Work done by me previously :
1. Client Side / ScummVM App :

  • Fixed the freezing issue in the Check Integrity dialog box. It was caused by the MD5 calculation of large files, which blocked synchronous screen updates. I solved it by implementing a callback system.
  • Engines like GLK and Scumm don’t use the Advanced Detector, so I worked on implementing a custom system to dump their detection entries. Some verification is still needed, as the current logic of these engines introduces complications in the implementation of the custom dumping systems.

2. Server Side :

  • I worked on two particular tasks: Punycode names and the different Mac files portability. Both tasks require final verification and testing. I’ve already mentioned them in the last section of the blog.
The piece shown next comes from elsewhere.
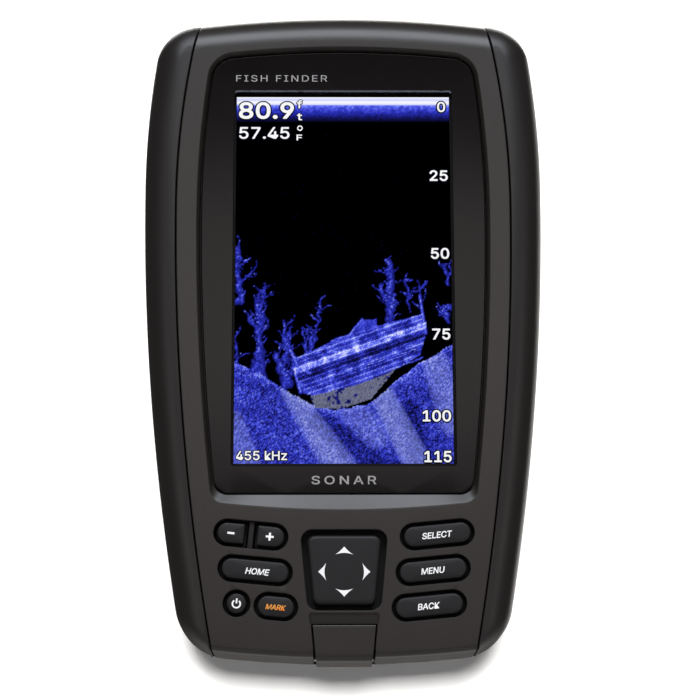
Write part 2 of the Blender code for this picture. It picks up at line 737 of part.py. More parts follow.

Work plan for Official Coding Phase:
1. Testing all the workflows on the server side :

  • Initial seeding by scummvm.dat (checksum data from the detection entries)
  • Uploading set.dat (checksum data from some old collections)
  • Uploading scan.dat (checksum uploaded by developers by scanning the local files using a command line utlility provided on the server)
  • user.dat from api (checksum coming from the client by the Check Integrity feature added on the ScummVM application)
  • Reupload scummvm.dat / set.dat

2. Moderation features :

  • Review the user submitted fileset
  • Have a list of unmatched fileset
  • Manual merge with search feature for a particular fileset ID followed by a merge screen
  • Remove filesets / undo changes, on a new upload (roll back feature)
  • Easy searching and filters of filesets by different field

3. Some fixes :

  • Different types of Mac files (like Appledouble, Macbinary, and Rsrc) have forks represented differently for the same game data. The checksums of Resource forks and Dataforks need to be extracted separately to create correct entries.
  • Often, filenames from one OS are not supported on another. To tackle this, Sev built a method on top of the classic Punycode encoding method (used for URL encoding), but it needs proper integration and testing in this project.

Tomorrow marks the beginning of the offical coding phase. Thank you for reading.